Beautiful plants at realistic prices.

Claire’s Grandfather, John (also known as Jack) Magill and his wife Margaret, nee Cross (but better known as Daisy after the flower Marguerite) lived in “Rosedale”, a house by Wallasey village railway station.  They owned the land behind the house and had greenhouses for growing geraniums and bedding plants.  There was also a large wooden shed where they kept hens.  This shed is now situated at Magill’s Nursery and is known as the “tractor shed” – but we’re told that previously it used to be the cookhouse for the barracks on the gun site.  


Claire’s father, John Peter Magill, and his brother James William Magill carried on the business at “Rosedale” before moving to the site now known as Magill’s Nursery in 1963.


Claire’s mother, Jean Mary Magill, nee Joynson also came from a gardening family.  Her grandfather, George Ernest Joynson, owned land in Wallasey used for market gardening, some of it with greenhouses and her father, Henry Joynson, owned land around Beechwood Avenue and Village Way.  It is thought he had houses in Beechwood Avenue built for his workers.  

Magill’s Nursery Site


Peter and Jim Magill grew many different vegetable and salad crops including lettuce, tomatoes, peppers and cucumbers.  In the early hours of the morning these would be taken to Liverpool, and sometimes Manchester, where they were sold to the Wholesale Merchants.  Peter would also “stand” at the Wholesale Market on the Growers Stand and sell direct to local greengrocers, who would also sometimes pick up directly from the market garden.


Wallasey tomatoes were well known and prized, not just in Wallasey, but in other parts of the country.


Orders of up to 200 dozen lettuce would be sent to the Wholesale Market where the best of them would be sold to shops such as Marks & Spencer.  Peter also used to deliver leeks to the Heinz factory to be made into soup.


The soil on the land at Leasowe Road is ideal for growing vegetables and salad crops - being light and sandy it warmed up very quickly in the spring and so allowed produce to be ready much earlier than for growers further inland and therefore could command a higher price.


It was a reasonably lucrative business until the growth of the supermarkets who eventually stopped buying fresh produce at the Wholesale Market and were instead supplied direct by large growers.  This, together with joining the Common Market, was the beginning of the end for the smaller growers as cheap produce flooded in from abroad.

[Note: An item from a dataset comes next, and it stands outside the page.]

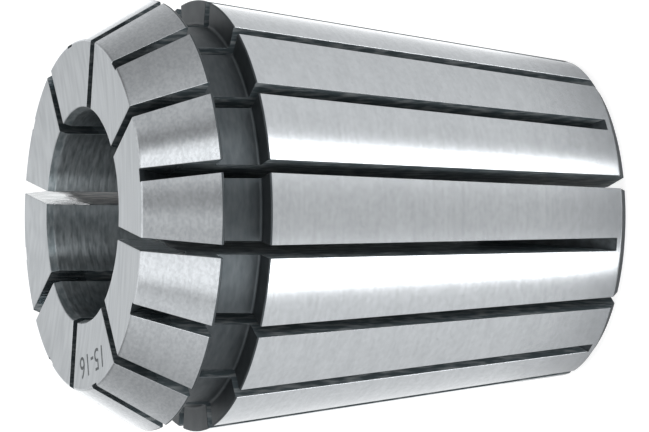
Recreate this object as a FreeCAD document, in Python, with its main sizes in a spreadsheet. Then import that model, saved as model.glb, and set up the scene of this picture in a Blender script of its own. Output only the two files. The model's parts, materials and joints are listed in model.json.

Claire took over the business from her father and uncle when they retired in 1996.  She made the decision to go into growing plants as the Market Garden business was in such a decline.  It was also more relevant as she had done a landscaping course at Merrist Wood College in Surrey.


Magill’s Nursery now focuses on growing plants and bedding, selling direct from their shop at the Leasowe Road site and also at local Farmers Markets - offering shrubs, trees, climbers, perennials, bedding plants, herbs and alpines – you name it and you will probably find it at Magills.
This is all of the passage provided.